Porque él rige sus vidas. Es el dueño del dinero. Cada noche regresa de sus tiendas cargado de afgani, la moneda local, que guarda en su armario. Como los plátanos, las mandarinas, las manzanas, las bolsas repletas de alimentos caros. Sólo Sonya y él tienen la llave.

El poder de los libros. Él dice cuándo alguien debe ser bienvenido o expulsado de la casa. Así decidió el destino de Fazil, el hijo de su hermana Mariam. Ésta aceptó que Sultán se hiciera cargo, durante un año, del niño porque ella no podía alimentar a sus retoños. El niño, de 11 años, recibía cama y comida a cambio de su trabajo en la librería: 12 horas al día. Pero un buen día su tío le espetó: “Estoy harto de ti. Vuelve a tu casa. No vengas más a la tienda”. Se había cansado de él.

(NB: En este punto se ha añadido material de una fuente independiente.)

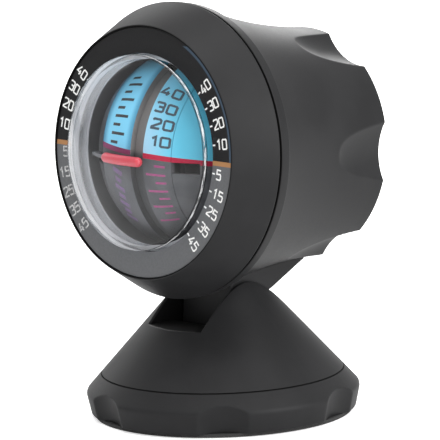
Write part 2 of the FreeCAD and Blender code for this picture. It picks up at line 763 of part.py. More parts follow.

Nadie se atreve a contradecir a este hombre que se ha hecho a sí mismo. Sus padres, pobres y analfabetos, se esforzaron para pagar su educación. Y resultó ser un chico vivo. Por la mañana, a la escuela; por la tarde, horneando ladrillos para ayudar a la economía familiar. Después encontró trabajo en una tienda y dijo en casa que cobraba menos para comprarse libros con el resto del dinero. Y así empezó su amor por las letras impresas. Estudió ingeniería, pero en los años 70 lo dejó todo para montar una librería. Fue encarcelado, primero por el régimen comunista y luego por los talibán, acusado de vender libros prohibidos. “Los comunistas me quemaron los libros, los muyahidin saquearon la librería y, finalmente, los talibán volvieron a quemarlos”. Pero los libros siguieron siendo su razón de ser. Se considera el mayor coleccionista del mundo de libros sobre Afganistán; entre 8.000 y 9.000 ejemplares. Una pasión por la cultura, el saber, que, a veces, no encaja con los hechos: ¿por qué sacó a los hijos de la escuela para ponerlos a trabajar en sus tiendas?